Direitos Constitucionais em Conflito

O Acórdão sublinha que, nos casos em que há um conflito de direitos, como no presente caso entre o direito à liberdade económica da Recorrente e os direitos à saúde e à tranquilidade dos cidadãos, o direito à proteção da saúde pública e ao repouso deve prevalecer. Este entendimento é também sustentado pela jurisprudência, como se vê em decisões do Supremo Tribunal de Justiça, que reconhecem o direito ao repouso como essencial para a integridade física e mental das pessoas.

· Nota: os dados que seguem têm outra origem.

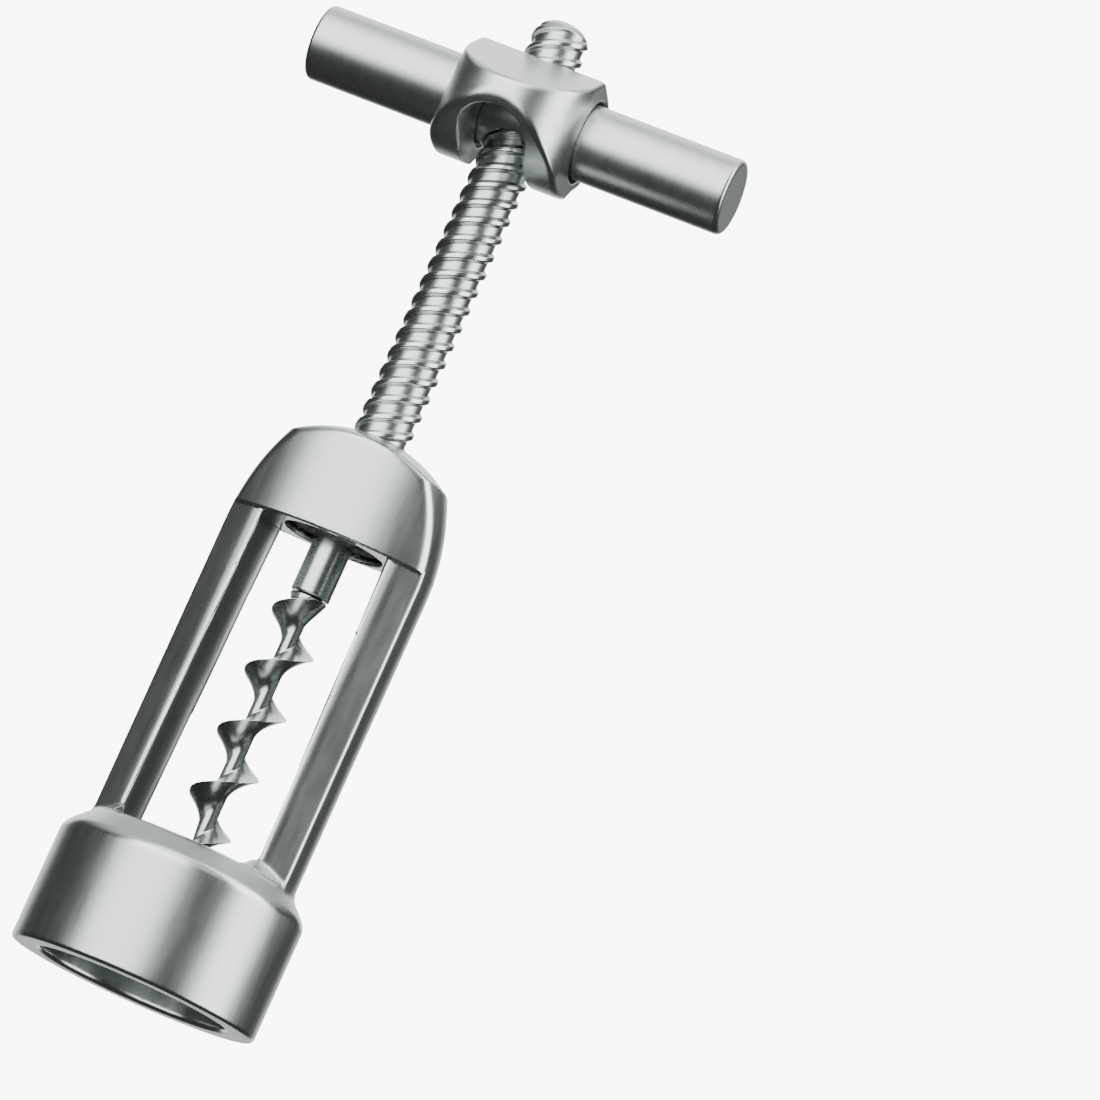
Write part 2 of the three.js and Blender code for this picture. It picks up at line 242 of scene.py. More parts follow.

No caso específico da Recorrente, a sua atividade empresarial não pode sobrepor-se ao direito dos vizinhos ao direito ao repouso, dado que o ruído excessivo comprometia a qualidade de vida na área circundante.

Conclusão

Em suma, o Acórdão confirma que a atuação da Administração foi legítima e proporcional, no sentido de proteger o direito fundamental à saúde e ao bem-estar dos cidadãos afetados pela poluição sonora. O encerramento preventivo do restaurante foi considerado a única medida possível para resolver de forma eficaz o problema de ruído, dado que outras alternativas menos restritivas não se mostraram viáveis. Por fim, a decisão do TAF, que ratificou a validade do ato administrativo da Câmara Municipal, não viola os princípios da proporcionalidade, legalidade ou contraditório, e a decisão tomada deve ser mantida.

Assim, a Recorrente não conseguiu demonstrar que a decisão administrativa foi desproporcional ou ilegal, e, por conseguinte, o Acórdão não foi alterado.